Author: Tianjiang Says
Contributing institutions: School of Astronautics, Harbin Institute of Technology; National Key Laboratory of Rapid Design and Intelligent Swarm for Micro/Nano Spacecraft
References: Guan Yutong et al. Hyperparameter Auto-Tuning and Homotopy Methods for Spacecraft Long-Range Cooperative Rendezvous, Spacecraft Environment Engineering, 2026.

Definition

Deep Deterministic Policy Gradient (DDPG) is a deep reinforcement learning algorithm that combines the Actor-Critic framework with an experience replay mechanism, proposed by Lillicrap et al. in 2015. DDPG is suited for reinforcement learning tasks with continuous action spaces and is capable of learning deterministic policies. It has been widely applied in fields such as robotic control and spacecraft trajectory optimization.

Algorithm Architecture

DDPG employs a dual-network Actor-Critic structure:

Actor network $\mu(s|\theta^\mu)$ : Given a state $s$ , outputs a deterministic action $a$
Critic network $Q(s,a|\theta^Q)$ : Evaluates the value of a state-action pair
Target-Actor network $\mu'(s|\theta^{\mu')$ : Stabilizes training
Target-Critic network $Q'(s,a|\theta^{Q')$ : Stabilizes training

Core Formulas

Loss function of the Critic network:

L(\theta^Q) = \mathbb{E}\left[\left(r + \gamma Q'(s',a'|\theta^{Q'}) - Q(s,a|\theta^Q)\right)^2\right]

Gradient of the Actor network:

\nabla_{\theta^\mu} J \approx \nabla_a Q(s,a|\theta^Q)|_{a=\mu(s)} \nabla_{\theta^\mu}\mu(s|\theta^\mu)
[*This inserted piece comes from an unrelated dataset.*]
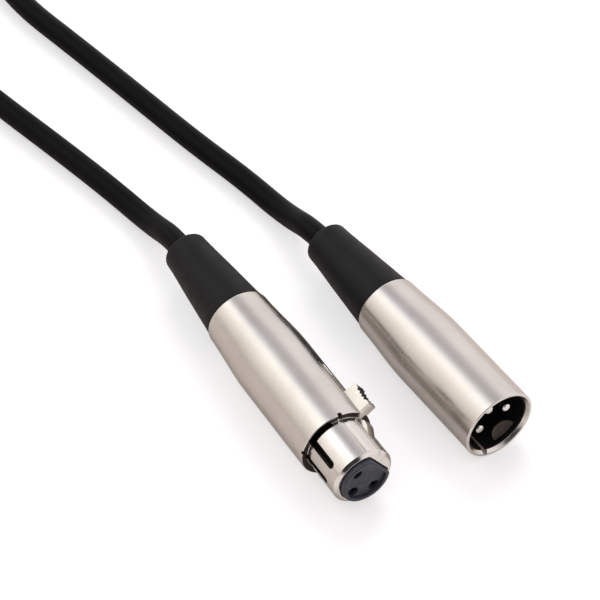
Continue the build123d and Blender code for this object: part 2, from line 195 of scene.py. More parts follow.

Application in Trajectory Optimization

In spacecraft cooperative rendezvous problems, DDPG is used for hyperparameter auto-tuning:

State design: Stagnation time, duration, iteration progress, particle distribution dispersion, particle distribution direction
Action output: HCPSO hyperparameters such as inertia weight and acceleration factors
Reward function: Designed based on the difference between global best fitness and current fitness

Application by Zhao Han et al. (2026)

Zhao Han et al. combined DDPG with Hybrid Cluster Particle Swarm Optimization (HCPSO) to form the Reinforcement Learning Enhanced Particle Swarm Optimization (RLEPSO), which is used for:

Initial costate optimization in cooperative rendezvous fuel-optimal problems
Autonomous dynamic tuning of hyperparameters based on particle search conditions
Improving the searchability and convergence speed of the optimization algorithm

References

Lillicrap T P, et al. Continuous control with deep reinforcement learning[J]. arXiv:1509.02971, 2015.
Guan Yutong, Gao Changsheng, Hu Yudong, Zhao Han. Hyperparameter Auto-Tuning and Homotopy Methods for Spacecraft Long-Range Cooperative Rendezvous[J]. Spacecraft Environment Engineering, 2026. [in Chinese]